DMITRI CHOSTAKOVITCH (1906-1975)
Trio pour violon, violoncelle et piano n° 2 opus 67
« Les mots ne sauraient exprimer le malheur qui m’a frappé lorsque j’ai appris la mort d’Ivan Ivanovitch. C’était mon meilleur ami, le plus cher de tous. Je lui dois d’être devenu ce que je suis. » Ainsi Dmitri Chostakovitch écrit-il à la veuve du musicologue et critique soviétique Ivan Sollertinski, quelques jours après le décès de celui-ci, le 11 février 1944. « Sa mort m’a porté un terrible coup », reconnaît le compositeur qui est alors au sommet de sa gloire à la suite du succès planétaire de sa Symphonie n° 7 « Leningrad ». Et dire que sa Symphonie n° 8 vient d’être jouée quelques jours plus tôt à Novosibirsk, en présence de Sollertinski ! Pour rendre hommage au défunt, Chostakovitch quitte les sphères symphoniques pour le genre plus intime du trio avec piano, suivant une tradition russe : Rachmaninov avait écrit un trio après le décès de Tchaïkovski… qui avait fait de même quelques années plus tôt en pensant à Nikolaï Rubinstein. L’hommage rendu par le Trio n° 2 opus 67 est cependant sans doute plus large : la procession de spectres qu’entament les instruments dès le début du premier mouvement, à la suite des harmoniques glacés du violoncelle, semble un écho immédiat à la récente découverte des camps d’extermination par les soldats soviétiques en Pologne. Chostakovitch poursuit avec un scherzo sautillant ponctué d’accents grotesques, de glissades et autres gonflements intempestifs du son, gestes typiques du compositeur. Le troisième mouvement est une lente passacaille funèbre : sur les accords plaqués du piano, violon et violoncelle déploient une plainte inconsolable.
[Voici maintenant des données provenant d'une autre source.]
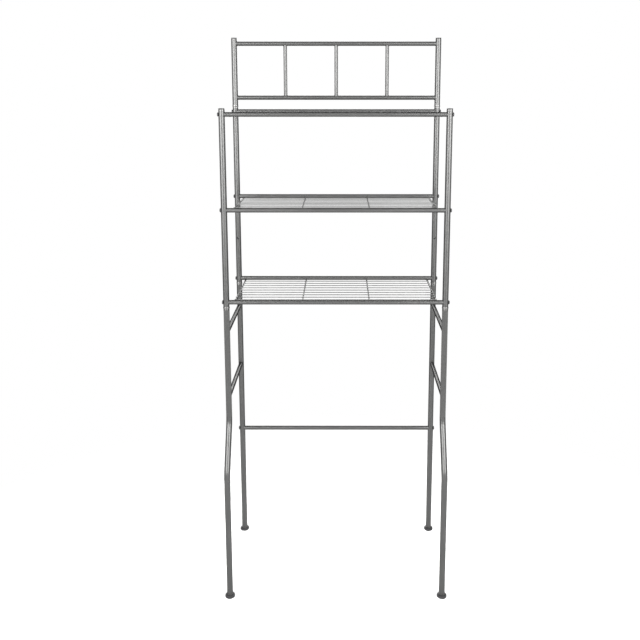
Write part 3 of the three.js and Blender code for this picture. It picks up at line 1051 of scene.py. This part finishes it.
glide = {
    "radius": 0.0135,
    "height": 0.007,
    "rim": 0.0032,
    "topRadius": 0.0100,
    "socket": 0.0043,
    "socketBottom": 0.003,
    "recess": 0.0005,
    "recessRadius": 0.0088,
    "recessRim": 0.0093,
    "sole": ((0, 0.0012), (0.0003, 0.0005), (0.0009, 0.0002)),  # up, and in from the radius
    "bandBottom": 0.0013,
    "bandTop": 0.0007,
    "bead": ((0.0003, 0.0002, 0.7), (0, 0.0001, 0.8)),  # down from the rim, out, and wear
    "topSteps": 9,
    "topPower": 0.9,
    "topRound": 0.0006,
    "topEdge": ((0.0002, 0.0003, 0.6), (0, 0.0009, 0.4)),  # down from the top, in, and wear
    "ribCount": 40,
    "ribStand": 0.0004,
    "ribSink": 0.0001,
    "ribLift": 0.0002,
    "rib": (0.00048, 0.00046, 0.0010),
    "sides": 64,
}

stud = {
    "radius": 0.004,
    "core": 0.0034,
    "pitch": 0.00125,
    "edge": 0.001,
    "edgeDepth": 0.0008,
    "threadStart": 0.0009,
    "bare": 0.0028,  # length without thread, both ends together
    "clear": 0.00002,
    "sides": 32,
}

insert = {
    "clear": 0.0003,
    "soleEdge": 0.0003,
    "edge": 0.0004,
    "plain": 0.002,
    "groove": 0.0004,
    "grooves": 5,
    "slope": 0.15,
    "sides": 48,
}


def levellingGlide(side, row):
    node = f"{side}_{row}_glide"
    centre = middle(node)
    body = glide["radius"] - glide["ribStand"]
    rows = [(glide["recess"], 0), (glide["recess"], glide["recessRadius"]), (0, glide["recessRim"], 0.8)]
    rows += [(up, glide["radius"] - inset, 1.0) for up, inset in glide["sole"]]
    rows += [(glide["bandBottom"], body, 0.5), (glide["rim"] - glide["bandTop"], body, 0.2)]
    rows += [(glide["rim"] - down, body + out, wearAndHighlight) for down, out, wearAndHighlight in glide["bead"]]
    for step in range(1, glide["topSteps"]):
        turn = step / glide["topSteps"] * math.pi / 2
        sink = (1 - math.cos(turn)) ** glide["topPower"]
        radius = body + (glide["topRadius"] - body) * sink
        rise = (glide["height"] - glide["topRound"] - glide["rim"]) * math.sin(turn)
        rows.append((glide["rim"] + rise, radius, 0.05))
    rows += [(glide["height"] - down, glide["topRadius"] - inset, wearAndHighlight)
             for down, inset, wearAndHighlight in glide["topEdge"]]
    rows += [(glide["height"], glide["socket"], 0.2), (glide["socketBottom"], glide["socket"]),
             (glide["socketBottom"], 0)]
    shell = uprightPiece(node + "Shell", node, rows, glide["sides"], glideMaterial)
    ribs = grow(node + "Ribs", lineMesh("ribStart", [[Vector((0, 0, 0))]]), rimRibs, {
        "Centre": Vector((centre.x, centre.y, glide["rim"] / 2 + glide["ribLift"])),
        "Count": glide["ribCount"], "Rim": body - glide["ribSink"],
        "Rib": Vector(glide["rib"]), "Material": glideMaterial})
    piece = joinPieces(f"{side}{row.title()}Glide", [shell, ribs])
    settle(piece, f"{side}_{row}_foot", "glide_plastic", node)


def glideStud(side, row):
    node = f"{side}_{row}_glide_stud"
    centre = middle(node)
    bottom, top = ends(node, "z")
    rows = [(bottom, 0), (bottom, stud["core"]), (top - stud["edge"], stud["core"]),
            (top, stud["core"] - stud["edgeDepth"], 0.5), (top, 0)]
    core = uprightPiece(node + "Core", node, rows, stud["sides"], zincMetal)
    height = top - bottom - stud["bare"]
    thread = grow(node + "Thread", lineMesh("threadStart", [[Vector((0, 0, 0))]]), screwThread, {
        "Base": Vector((centre.x, centre.y, bottom + stud["threadStart"])),
        "Turns": height / stud["pitch"], "Height": height, "Radius": stud["core"],
        "Depth": stud["radius"] - stud["core"] - stud["clear"], "Material": zincMetal})
    piece = joinPieces(f"{side}{row.title()}GlideStud", [core, thread])
    settle(piece, f"{side}_{row}_foot", "zinc_steel", node)


def legInsert(side, row):
    node = f"{side}_{row}_leg_insert"
    bottom, top = ends(node, "z")
    outer = (ends(node, "x")[1] - ends(node, "x")[0]) / 2
    inner = stud["radius"] + insert["clear"]
    edge, soleEdge = insert["edge"], insert["soleEdge"]
    rows = [(bottom, inner + edge, 0.5), (bottom, outer - soleEdge, 0.7), (bottom + soleEdge, outer, 0.7)]
    step = (top - bottom - 2 * insert["plain"]) / insert["grooves"]
    for number in range(insert["grooves"]):
        start = bottom + insert["plain"] + number * step
        rows += [(start, outer, 0), (start + step * insert["slope"], outer - insert["groove"], 0),
                 (start + step * (1 - insert["slope"]), outer, 0)]
    rows += [(top - edge, outer, 0), (top, outer - edge, 0.4), (top, inner, 0.2),
             (bottom + edge, inner, 0)]
    piece = uprightPiece(f"{side}{row.title()}LegInsert", node, rows, insert["sides"], zincMetal, True)
    settle(piece, "rack", "zinc_steel", node)


for side in bothSides:
    for row in bothRows:
        levellingGlide(side, row)
        glideStud(side, row)
        legInsert(side, row)
print("feet made")

floor = {
    "size": 7.0,
    "centre": (0, -0.55, 0),
    "clear": 0.85,  # full floor out to here, none past the fade
    "fade": 1.5,
    "dim": (0.83, 0.83, 0.83, 1),
    "pale": (0.87, 0.87, 0.87, 1),
    "roughness": 0.9,
}


def layFloor():
    material, graph = newMaterial("paleFloor")
    place = graph.add("ShaderNodeTexCoord", {}, {}, "Object")
    apart = {0: place, 1: floor["centre"]}
    distance = graph.add("ShaderNodeVectorMath", {"operation": "DISTANCE"}, apart, "Value")
    away = (distance - floor["clear"]) / (floor["fade"] - floor["clear"])
    fade = graph.add("ShaderNodeClamp", {}, {"Value": away})
    tone = graph.noise(place, 3.0, 3)
    colour = graph.mixColour(tone, floor["dim"], floor["pale"])
    surface = graph.add("ShaderNodeBsdfDiffuse", {}, {"Color": colour, "Roughness": floor["roughness"]})
    clear = graph.add("ShaderNodeBsdfTransparent", {}, {})
    mixed = graph.add("ShaderNodeMixShader", {}, {"Fac": fade, 1: surface, 2: clear})
    graph.add("ShaderNodeOutputMaterial", {}, {"Surface": mixed})
    half = floor["size"] / 2
    mesh = bpy.data.meshes.new("paleFloor")
    corners = [(-half, -half, 0), (half, -half, 0), (half, half, 0), (-half, half, 0)]
    mesh.from_pydata(corners, [], [(0, 1, 2, 3)])
    mesh.materials.append(material)
    ground = bpy.data.objects.new("paleFloor", mesh)
    bpy.context.scene.collection.objects.link(ground)


studio = {
    "around": 1.2,
    "behind": 0.25,  # share of that light that comes from behind the rack
    "byHeight": [(0.0, 0.9), (0.45, 1.0), (0.6, 0.9), (0.85, 0.4)],
    "byDepth": [(0.36, 0.0), (0.66, 1.0)],
}


def setWorld():
    world = bpy.data.worlds.new("studio")
    world.use_nodes = True
    world.node_tree.nodes.clear()
    graph = Graph(world.node_tree)
    way = graph.add("ShaderNodeTexCoord", {}, {}, "Generated")
    upward = graph.add("ShaderNodeSeparateXYZ", {}, {"Vector": way}, "Z")
    forward = graph.add("ShaderNodeSeparateXYZ", {}, {"Vector": way}, "Y")
    shade = graph.ramp(upward * 0.5 + 0.5, studio["byHeight"])
    front = graph.ramp(0.5 - forward * 0.5, studio["byDepth"])
    share = studio["behind"] + (1 - studio["behind"]) * front
    seen = graph.add("ShaderNodeLightPath", {}, {}, "Is Camera Ray")
    ambient = graph.add("ShaderNodeBackground", {}, {
        "Color": shade, "Strength": share * studio["around"]})
    backdrop = graph.add("ShaderNodeBackground", {}, {"Color": (1, 1, 1, 1), "Strength": 1.0})
    mixed = graph.add("ShaderNodeMixShader", {}, {"Fac": seen, 1: ambient, 2: backdrop})
    graph.add("ShaderNodeOutputWorld", {}, {"Surface": mixed})
    bpy.context.scene.world = world


def softbox(name, place, aim, width, height, glow, reflected=True):
    # glow is how bright its face looks
    light = bpy.data.lights.new(name, "AREA")
    light.shape = "RECTANGLE"
    light.size = width
    light.size_y = height
    light.energy = glow * math.pi * width * height
    holder = bpy.data.objects.new(name, light)
    towards = (Vector(aim) - Vector(place)).normalized()
    turn = towards.to_track_quat("-Z", "Y").to_matrix().to_4x4()
    holder.matrix_world = Matrix.Translation(Vector(place)) @ turn
    holder.visible_camera = False
    holder.visible_glossy = reflected
    bpy.context.scene.collection.objects.link(holder)


layFloor()
setWorld()
softbox("leftSoftbox", (-1.35, -1.75, 1.62), (-0.1, 0, 1.1), 1.5, 1.6, 7.0)
softbox("rightSoftbox", (1.35, -1.75, 1.62), (0.1, 0, 1.1), 1.5, 1.6, 7.0)
softbox("leftSideBox", (-2.4, 0.3, 1.6), (0, 0, 1.2), 1.2, 1.5, 1.1)
softbox("rightSideBox", (2.4, 0.3, 1.6), (0, 0, 1.2), 1.2, 1.5, 1.1)
softbox("topSoftbox", (0, -0.9, 3.0), (0, 0, 1.0), 2.0, 1.2, 1.1)
softbox("backSoftbox", (0, 2.4, 1.75), (0, 0, 1.2), 1.6, 1.2, 7.0)
softbox("floorFill", (0, -0.2, 3.4), (0, 0, 0), 4.0, 4.0, 1.1, False)

view = {
    "place": (0.01368, -1.96374, 1.37715),
    "yaw": 0.0017,
    "pitch": 0.1589,
    "lens": 41.075,
    "shift": (-0.03086, -0.18015),
}
camera = bpy.data.cameras.new("studioCamera")
camera.lens = view["lens"]
camera.sensor_width = 36.0
camera.shift_x, camera.shift_y = view["shift"]
camera.clip_start = 0.05
viewer = bpy.data.objects.new("studioCamera", camera)
viewer.location = view["place"]
viewer.rotation_euler = (math.pi / 2 - view["pitch"], 0, view["yaw"])
bpy.context.scene.collection.objects.link(viewer)
bpy.context.scene.camera = viewer
bpy.context.scene.view_settings.view_transform = "Standard"
bpy.context.scene.view_settings.look = "None"
print("stage, light and camera set")

bpy.context.view_layer.update()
L’ensemble enchaîne sans répit avec un finale qui a tout d’une danse macabre. Les pizzicati du violon en cordes à vide claquent comme des gifles. Quand un thème juif surgit en octaves sèches au piano, il n’y a plus de doute possible : on assiste bien à un corps-à-corps avec la mort. Quelques années plus tard, Chostakovitch reprendra d’ailleurs ce thème pour son Quatuor à cordes n° 8 dédié « aux victimes de la guerre et du fascisme ».